We might track the critique of the new abolitionism along three lines. First, a serious concern about addressing the legacy of slavery since emancipation and challenging how the metaphorical use of slavery to describe extreme exploitation does a disservice to the true source, scale, and nature of the problems that define our moment. Second, a deeper concern about the continuation of the political conditions of slavery despite the circumscribed emancipation enshrined in the thirteenth amendment to the US Constitution and similar legislation. Legal scholar Guyora Binder reminds us that emancipation, far from providing a remedy for slavery, is actually a component of its form and function. “The institution of slavery could persist without any individual being lawfully held as a slave” in the usual meaning of the term, writes Binder in his 1996 article for the Cardozo Law Review. Abolition, then, entails far more than universal manumission, something only indicated here as the generalization of the ex-slaves’ “freedom dreams” for a radical reconstruction of society. And third, paraphrasing critical race theorist Anthony Farley, a fundamental concern about “perfecting slavery” paradoxically through emancipation and the on-going struggle for black equality.
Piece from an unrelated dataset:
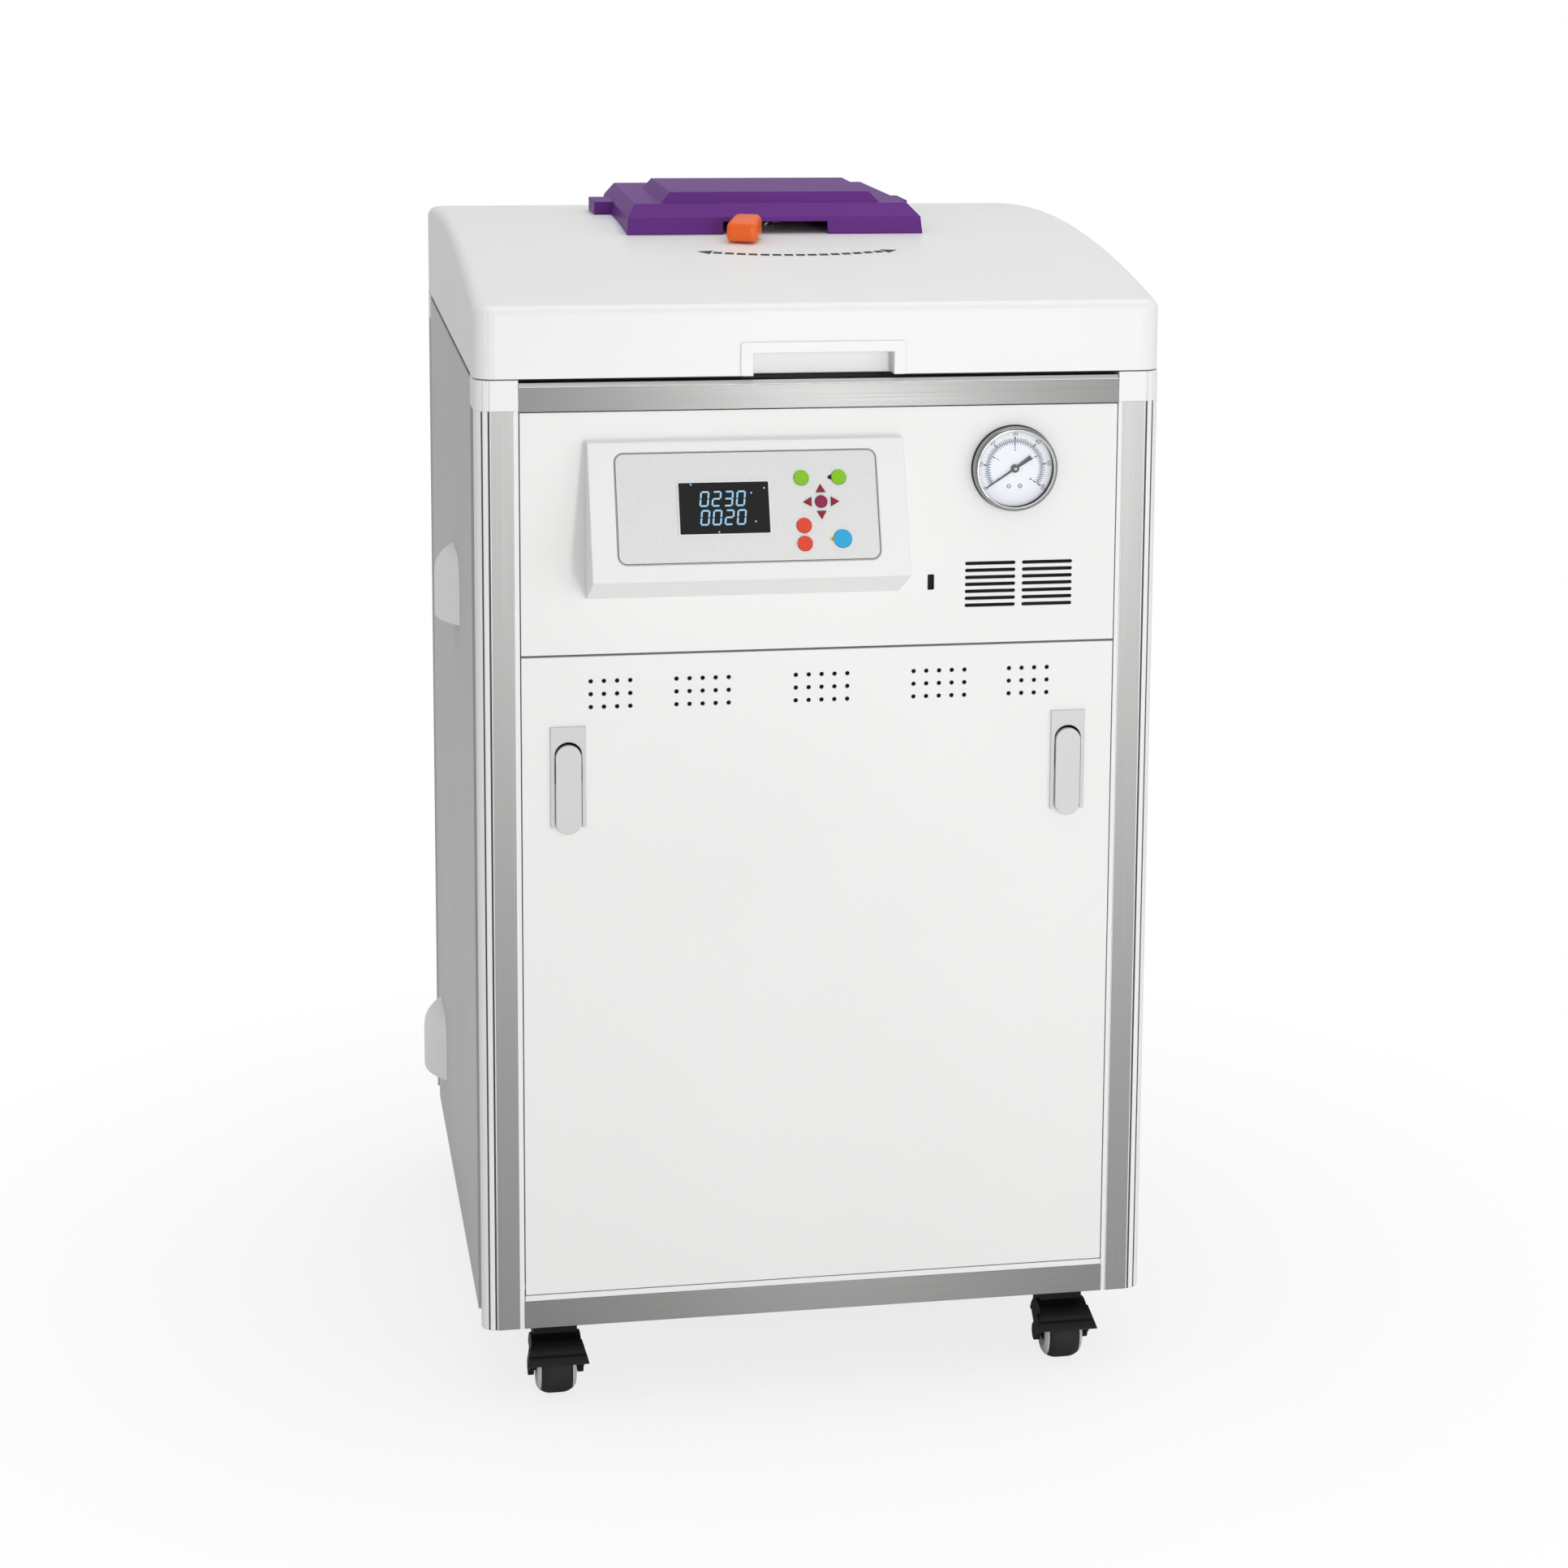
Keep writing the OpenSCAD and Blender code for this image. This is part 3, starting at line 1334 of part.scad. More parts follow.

This third concern differs from the now standard criticism of black movements that would reduce them to anti-racism, reduce anti-racism to demands upon the state, and reduce demands upon the state to statist politics. The caricature of black freedom struggle would like to paint its vast and varied activity into the corner of irrelevance; whether restricted to an admirable historic victory against a specific set of lamentable conditions in the nineteenth and twentieth centuries, or denigrated as an annoying fixation upon a specific set of conditions far less lamentable than those it blocks from sustained consideration. What this third concern suggests is that slavery is indeed a contemporary problem “all over the world”, but not the de-racialized colorblind slavery of the global comeback narrative. Racial slavery does not simply persist in attenuated form as a legacy or aftermath demanding continued vigilance. Neither does it persist in vacated form post-emancipation as a slavery without slaves. Those would be problems enough. Rather, it persists as a problem compounded by every effort to eliminate it while preserving the fabric of the very modern world it brought into being, not only its prevailing economic system. For adherents to the status quo, abolition is a four-letter word, a demand “too radical to be formulated in advance of its deeds”.